Having a nice day (photo: Christoph Berg)
Thursday, July 17th
The next day started with the traditional "Meet the Technical Committee" session. This year, we trimmed the usual slide deck down to remove the boring boilerplate parts, so after a very short introduction to the work of the committee by our chairman Matthew Vernon, we opened up the discussion with the audience, with seven (out of 8) TC members on stage. I think the format worked very well, with good input from attendees. Next up was "Don't fear the TPM" by Jonathan McDowell. A common misconception in the Free Software community is that the TPM is evil DRM hardware working against the user, but while it could be used in theory that way, the necessary TPM attestations seem to impossible to attain in practice, so that wouldn't happen anyway.
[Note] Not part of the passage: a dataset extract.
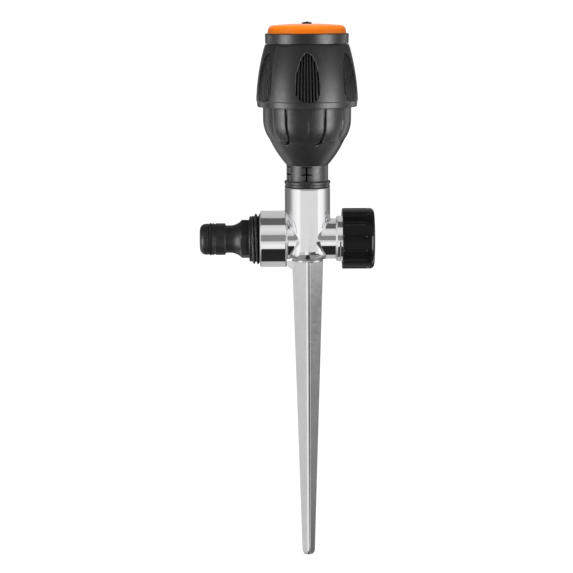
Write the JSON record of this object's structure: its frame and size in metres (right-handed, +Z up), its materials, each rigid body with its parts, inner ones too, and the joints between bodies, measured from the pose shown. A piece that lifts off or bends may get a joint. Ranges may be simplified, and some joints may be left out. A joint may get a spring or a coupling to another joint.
{
  "type": "rotating garden sprinkler",
  "caption": "Turbine-driven rotating garden sprinkler head on a chrome flow-through base with hose nipple, screw end cap and cruciform ground spike.",
  "frame": {"origin": "on the upright axis at the ground line, at the spike's flange", "axes": "+Z up along the upright axis towards the jets, -X towards the hose nipple, +X towards the end cap"},
  "size_m": [0.0929, 0.0536, 0.289],
  "materials": {
    "chrome": "polished zinc die casting, chrome plated",
    "spike_metal": "satin plated die casting",
    "black_satin": "satin moulded ABS with a fine texture",
    "black_nylon": "smooth moulded nylon",
    "black_gloss": "glossy moulded plastic",
    "orange": "glossy moulded ABS",
    "rubber": "moulded nitrile",
    "acetal": "natural acetal",
    "steel": "turned stainless steel",
    "brass": "turned brass"
  },
  "bodies": {
    "base": {"base_casting": "chrome", "ground_spike": "spike_metal", "spike_nut": "steel", "spike_nut_seal": "rubber", "hose_adaptor": "black_nylon", "adaptor_o_ring": "rubber", "adaptor_washer": "rubber", "inlet_screen": "steel", "riser_nipple": "black_nylon", "riser_seal": "rubber", "neck_o_ring": "rubber", "neck_collar": "black_satin", "lower_bowl": "black_satin", "head_core": "black_nylon", "core_seal": "rubber", "sleeve_seals": "rubber", "shaft_seal": "rubber", "collar_ring": "black_satin", "arbor_pin": "steel", "stator_plate": "acetal", "gearbox_case": "acetal", "lower_bush": "brass", "gearbox_lid": "acetal", "gearbox_screws": "steel", "port_plate": "acetal"},
    "turret": {"turret_cap": "orange", "nozzle_insert": "black_gloss", "turret_shaft": "acetal", "thrust_washer": "acetal", "output_gear": "acetal"},
    "turbine": {"turbine_rotor": "acetal", "turbine_shaft": "steel", "turbine_pinion": "brass"},
    "idler_1": {"idler_gear_1": "acetal"},
    "idler_2": {"idler_gear_2": "acetal"},
    "idler_3": {"idler_gear_3": "acetal"},
    "barrel": {"barrel_sleeve": "black_satin", "throttle_ring": "acetal", "throttle_key": "steel"},
    "cap_seal": {"cap_washer": "rubber"},
    "cap": {"end_cap": "black_gloss"}
  },
  "joints": [
    {"name": "turret_turn", "type": "hinge", "parent": "base", "child": "turret", "pos_m": [0, 0, 0.12], "axis": [0, 0, 1], "continuous": true},
    {"name": "idler_3_spin", "type": "hinge", "parent": "base", "child": "idler_3", "pos_m": [0, 0.008, 0.08], "axis": [0, 0, 1], "continuous": true},
    {"name": "idler_2_spin", "type": "hinge", "parent": "base", "child": "idler_2", "pos_m": [0, 0, 0.08], "axis": [0, 0, 1], "continuous": true},
    {"name": "idler_1_spin", "type": "hinge", "parent": "base", "child": "idler_1", "pos_m": [0, 0.008, 0.08], "axis": [0, 0, 1], "continuous": true},
    {"name": "turbine_spin", "type": "hinge", "parent": "base", "child": "turbine", "pos_m": [0, 0, 0.072], "axis": [0, 0, 1], "continuous": true},
    {"name": "barrel_turn", "type": "hinge", "parent": "base", "child": "barrel", "pos_m": [0, 0, 0.1], "axis": [0, 0, 1], "range_deg": [0, 60]},
    {"name": "cap_travel", "type": "slide", "parent": "base", "child": "cap_seal", "axis": [1, 0, 0], "range_m": [0, 0.00894]},
    {"name": "cap_turn", "type": "hinge", "parent": "cap_seal", "child": "cap", "pos_m": [0.025, 0, 0.0139], "axis": [1, 0, 0], "range_deg": [0, 1440]}
  ],
  "couplings": [
    {"joint": "idler_3_spin", "follows": "turret_turn", "ratio": -3},
    {"joint": "idler_2_spin", "follows": "turret_turn", "ratio": 9},
    {"joint": "idler_1_spin", "follows": "turret_turn", "ratio": -27},
    {"joint": "turbine_spin", "follows": "turret_turn", "ratio": 81},
    {"joint": "cap_travel", "follows": "cap_turn", "m_per_rad": 0.00035157}
  ]
}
Instead, it is a crypto coprocessor present in almost all modern computers that can be used to hold keys, for example to be used for SSH. It will also be interesting to research if we can make use of it for holding the Transparent Data Encryption keys for CYBERTEC's PostgreSQL Enterprise Edition.
Aigars Mahinovs then directed everyone in place for the DebConf group picture, and Lucas Nussbaum started a discussion about archive-wide QA tasks in Debian, an area where I did a lot of work in the past and that still interests me. Antonio Terceiro and Paul Gevers followed up with techniques to track archive-wide rebuilding and testing of packages and in turn filing a lot of bugs to track the problems. The evening ended with the conference dinner, again in the fort close by the coast. DebConf is good for meeting new people, and I incidentally ran into another Chris, who happened to be one of the original maintainers of pgaccess, the pre-predecessor of today's pgadmin. I admit still missing this PostgreSQL frontend for its simplicity and ability to easily edit table data, but it disappeared around 2004.
Friday, July 18th
On Friday, I participated in discussion sessions around contributors.debian.org (PostgreSQL is planning to set up something similar) and the New Member process which I had helped to run and reform a decade or two ago. Agathe Porte (also a Ham radio operator, like so many others at the conference I had no idea of) then shared her work on rust-rewriting the slower parts of Lintian, the Debian package linter. Craig Small talked about "Free as in Bytes", the evolution of the Linux procps free command. Over the time and many kernel versions, the summary numbers printed became better and better, but there will probably never be a version that suits all use cases alike. Later over dinner, Craig (who is also a TC member) and I shared our experiences with these numbers and customers (not) understanding them. He pointed out that for PostgreSQL and looking at used memory in the presence of large shared memory buffers, USS (unique set size) and PSS (proportional set size) should be more realistic numbers than the standard RSS (resident set size) that the top utility is showing by default.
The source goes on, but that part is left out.